Stuffed Tomatoes with Cheesy Polenta and Ragu
By no means am I carb free, but on weeknights I try to eat healthier which usually translates to less carbs. That's how this recipe was dreamt up! What if I make all the goodness of a pasta but stuff it in a tomato instead of pouring it over pasta? It's a little extra effort but it makes for a fun presentation and it most definitely tastes delicious! I'm in a polenta phase right now, I love the stuff. Is polenta considered a carb? Hmmm
6 large tomatoes
1 (28oz can) crushed tomatoes, preferably San Marzano
1 lb ground chicken (or beef or turkey)
2 TBSP minced garlic
2 TBSP tomato paste
Salt, pepper & red chili flakes (to your liking)

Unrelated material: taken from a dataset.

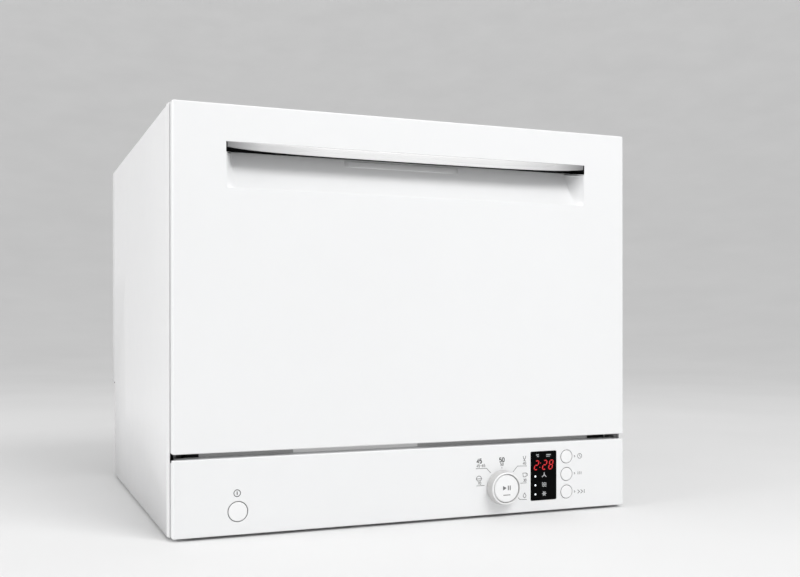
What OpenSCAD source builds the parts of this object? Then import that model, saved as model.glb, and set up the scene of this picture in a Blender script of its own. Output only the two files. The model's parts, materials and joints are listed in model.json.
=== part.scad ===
// Countertop dishwasher. Millimetres, +Z up, front faces -Y, origin on the
// resting plane under the centre of the overall box.

/* [Cabinet] */
// Overall width
body_w = 551; // [540:1:560]
// Height of the cabinet above the resting plane
body_h = 450; // [448:1:455]
// Gap under the cabinet left by the feet
foot_gap = 3; // [3:0.5:5]
// Thickness of the folded sheet of the casing
sheet_t = 1.2; // [0.8:0.1:1.4]
// Depth of the pocket at the lower rear for hoses
rear_recess = 26; // [22:1:28]
// Height of that pocket
recess_h = 138; // [136:1:142]

/* [Door] */
// Depth of the door and fascia mouldings in front of the casing
front_d = 20.6; // [20:0.1:21]
// Height of the lower edge of the door
door_z = 89; // [88.5:0.5:90]
// Half length of the handle recess
grip_x = 216; // [205:1:220]
// Height of the lower edge of the handle recess
scoop_z0 = 363; // [355:1:368]
// Height of the top edge of the handle recess
scoop_z1 = 411; // [408:1:413]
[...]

2 TBSP fresh chopped parsley
3 cups chicken broth
1 cup polenta or corn meal
1/2 cup parmesan cheese
1 cup shredded mozzarella cheese
Slice the top of the tomatoes off, then scoop out the inside so they are hollow cups. Set aside.

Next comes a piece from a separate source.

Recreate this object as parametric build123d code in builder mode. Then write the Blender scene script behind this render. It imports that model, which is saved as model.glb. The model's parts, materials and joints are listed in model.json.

Mix the crushed tomatoes, ground chicken, garlic, tomato paste, salt, pepper, and red chili flakes in a slow cooker. Set on LOW for 4 hours. *if you don't have a slow cooker, you can mix in a frying pan over medium heat for 5 minutes, then reduce to a simmer for about an hour, stirring occasionally
Preheat the oven to 350 degrees.
In a medium saucepan, bring 3 cups of chicken broth to a boil. Stir in 1 cup polenta. Turn the heat down to simmer, and continuously stir for 20 minutes. Careful - the polenta bubbles and splatters if you don't stir it! After 20 minutes, it should be thick, take off heat. Stir in parmesan.
When the ragu is finished, stir in parsley.
Arrange the hollowed out tomatoes in a foil lined baking dish. Layer a scoop of polenta, a scoop of ragu, a sprinkle of mozzarella. Repeat.
Bake for 10-15 minutes, or until the cheese is very melty!